A global citizen, artist and thinker, Ai Weiwei moves between modes of production and investigation, subject to the direction and outcome of his research, whether into the Chinese earthquake of 2008 (for works such as Straight, 2008-12 and Remembering, 2009) or the worldwide plight of refugees and forced migrants (for Law of the Journey and his feature-length documentary, Human Flow, both 2017). From early iconoclastic positions in regards to authority and history, which included Dropping a Han Dynasty Urn and a series of middle-finger salutes to sites of power, Study of Perspective (both 1995), Ai’s production expanded to encompass architecture, public art and performance. Beyond concerns of form or protest, Ai now measures our existence in relation to economic, political, natural and social forces, uniting craftsmanship with conceptual creativity. Universal symbols of humanity and community, such as bicycles, flowers and trees, as well as the perennial problems of borders and conflicts are given renewed potency though installations, sculptures, films and photographs, while Ai continues to speak out publicly on issues he believes important. He is one of the leading cultural figures of his generation and serves as an example for free expression both in China and internationally.
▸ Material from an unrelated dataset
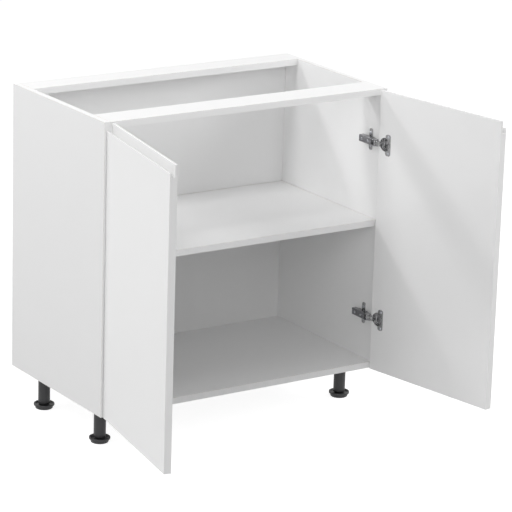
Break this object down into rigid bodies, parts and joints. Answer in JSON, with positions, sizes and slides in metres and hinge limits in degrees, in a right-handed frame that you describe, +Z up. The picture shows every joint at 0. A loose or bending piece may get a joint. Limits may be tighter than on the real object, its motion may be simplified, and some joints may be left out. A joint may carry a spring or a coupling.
{
  "type": "sink base cabinet",
  "caption": "White kitchen base cabinet for a sink: open top between rails, shelf, handleless doors on concealed hinges, adjustable legs.",
  "frame": {"origin": "on the floor, in the middle of the space taken up with the doors open", "axes": "+Z up, -Y the cabinet's front, +X its right-hand side seen from the front"},
  "size_m": [0.9268, 0.8368, 0.816],
  "materials": {
    "white_board": "melamine-faced board, fine pearl texture",
    "white_hardboard": "lacquered thin fibreboard",
    "white_door": "satin lacquered fibreboard",
    "hinge_steel": "nickel-plated pressed steel",
    "zinc_screws": "bright zinc",
    "zinc_cast": "raw zinc casting",
    "beech": "turned beech, raw",
    "black_plastic": "moulded black plastic, fine grain"
  },
  "bodies": {
    "carcass": {"left_side_panel": "white_board", "right_side_panel": "white_board", "bottom_panel": "white_board", "front_rail": "white_board", "back_rail": "white_board", "back_panel": "white_hardboard", "shelf": "white_board", "shelf_pins": "hinge_steel", "cam_housings": "zinc_cast", "cam_bolts": "zinc_screws", "wood_dowels": "beech", "leg_socket_screws": "zinc_screws", "hinge_arm_pins": "hinge_steel", "hinge_adjusting_screws": "zinc_screws", "hinge_plate_screws": "zinc_screws", "left_upper_hinge_plate": "hinge_steel", "left_upper_hinge_arm": "hinge_steel", "left_lower_hinge_plate": "hinge_steel", "left_lower_hinge_arm": "hinge_steel", "right_upper_hinge_plate": "hinge_steel", "right_upper_hinge_arm": "hinge_steel", "right_lower_hinge_plate": "hinge_steel", "right_lower_hinge_arm": "hinge_steel", "left_front_leg_socket": "black_plastic", "left_front_leg_tube": "black_plastic", "right_front_leg_socket": "black_plastic", "right_front_leg_tube": "black_plastic", "left_back_leg_socket": "black_plastic", "left_back_leg_tube": "black_plastic", "right_back_leg_socket": "black_plastic", "right_back_leg_tube": "black_plastic"},
    "left_door": {"left_door": "white_door", "left_cup_pins": "hinge_steel", "left_cup_screws": "zinc_screws", "left_upper_hinge_cup": "hinge_steel", "left_lower_hinge_cup": "hinge_steel"},
    "left_outer_links": {"left_upper_outer_link": "hinge_steel", "left_lower_outer_link": "hinge_steel"},
    "left_inner_links": {"left_upper_inner_link": "hinge_steel", "left_lower_inner_link": "hinge_steel"},
    "right_door": {"right_door": "white_door", "right_cup_pins": "hinge_steel", "right_cup_screws": "zinc_screws", "right_upper_hinge_cup": "hinge_steel", "right_lower_hinge_cup": "hinge_steel"},
    "right_outer_links": {"right_upper_outer_link": "hinge_steel", "right_lower_outer_link": "hinge_steel"},
    "right_inner_links": {"right_upper_inner_link": "hinge_steel", "right_lower_inner_link": "hinge_steel"},
    "left_front_foot": {"left_front_leg_foot": "black_plastic"},
    "right_front_foot": {"right_front_leg_foot": "black_plastic"},
    "left_back_foot": {"left_back_leg_foot": "black_plastic"},
    "right_back_foot": {"right_back_leg_foot": "black_plastic"}
  },
  "joints": [
    {"name": "left_outer_link_turn", "type": "hinge", "parent": "carcass", "child": "left_outer_links", "pos_m": [-0.3743, -0.02462, 0.408], "axis": [0, 0, 1], "range_deg": [-45.57, 0.1]},
    {"name": "left_door_swing", "type": "hinge", "parent": "left_outer_links", "child": "left_door", "pos_m": [-0.38133, -0.03749, 0.408], "axis": [0, 0, 1], "range_deg": [0, 145.47]},
    {"name": "left_inner_link_turn", "type": "hinge", "parent": "carcass", "child": "left_inner_links", "pos_m": [-0.3698, -0.01983, 0.408], "axis": [0, 0, 1], "range_deg": [-4.42, 0.1]},
    {"name": "right_outer_link_turn", "type": "hinge", "parent": "carcass", "child": "right_outer_links", "pos_m": [0.3743, -0.02462, 0.408], "axis": [0, 0, -1], "range_deg": [-45.57, 0.1]},
    {"name": "right_door_swing", "type": "hinge", "parent": "right_outer_links", "child": "right_door", "pos_m": [0.38133, -0.03749, 0.408], "axis": [0, 0, -1], "range_deg": [0, 145.47]},
    {"name": "right_inner_link_turn", "type": "hinge", "parent": "carcass", "child": "right_inner_links", "pos_m": [0.3698, -0.01983, 0.408], "axis": [0, 0, -1], "range_deg": [-4.42, 0.1]},
    {"name": "left_front_foot_adjust", "type": "slide", "parent": "carcass", "child": "left_front_foot", "axis": [0, 0, -1], "range_m": [0, 0.02]},
    {"name": "right_front_foot_adjust", "type": "slide", "parent": "carcass", "child": "right_front_foot", "axis": [0, 0, -1], "range_m": [0, 0.02]},
    {"name": "left_back_foot_adjust", "type": "slide", "parent": "carcass", "child": "left_back_foot", "axis": [0, 0, -1], "range_m": [0, 0.02]},
    {"name": "right_back_foot_adjust", "type": "slide", "parent": "carcass", "child": "right_back_foot", "axis": [0, 0, -1], "range_m": [0, 0.02]}
  ],
  "couplings": [
    {"joint": "left_outer_link_turn", "follows": "left_door_swing", "ratio": -0.31257},
    {"joint": "left_inner_link_turn", "follows": "left_door_swing", "ratio": -0.029723},
    {"joint": "right_outer_link_turn", "follows": "right_door_swing", "ratio": -0.31257},
    {"joint": "right_inner_link_turn", "follows": "right_door_swing", "ratio": -0.029723}
  ]
}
Ai Weiwei has exhibited extensively at institutions and biennials worldwide, including at The Factory, UK (2026), Pavillon 13, Ukraine (2025), aSeattle Art Museum, USA (2025), MUSAC, Spain (2025), OOLKG, Austria (2024), Palazzo Fava, Bologna (2024), Design Museum, London (2023); Albertina Modern, Vienna (2022); Serralves Museum of Contemporary Art, Porto (2021); Kunstsammlung Nordrhein-Westfalen, Dusseldorf (2019); Oca – Ibirapuera Park, São Paulo (2018); Public Art Fund, New York (2017); Israel Museum, Jerusalem (2017); Palazzo Strozzi, Florence (2016); Andy Warhol Museum, Pittsburgh (2016); National Gallery of Victoria, Melbourne (2015); Royal Academy of Arts, London (2015); Martin-Gropius-Bau, Berlin (2014); Brooklyn Museum, New York (2014); German Pavilion, 55th Venice Biennale, Venice (2013); Hirshhorn Museum and Sculpture Garden, Washington DC (2012); Taipei Fine Arts Museum, Taipei (2011); Turbine Hall, Tate Modern, London (2010); Haus der Kunst, Munich (2009); Mori Art Museum, Tokyo (2009); documenta 12, Kassel (2007); and Kunsthalle Bern, Bern (2004).
Ai Weiwei’s architectural collaborations include the 2012 Serpentine Pavilion and the 2008 Beijing Olympic Stadium, with Herzog and de Meuron. Among numerous awards and honours, he received the Praemium Imperiale for sculpture from the Japan Art Association in Tokyo in 2022, won the lifetime achievement award from the Chinese Contemporary Art Awards in 2008 and was made Honorary Academician at the Royal Academy of Arts, London in 2011. His human rights work has been recognised through the Václav Havel Prize for Creative Dissent in 2012 and Amnesty International’s Ambassador of Conscience Award in 2015.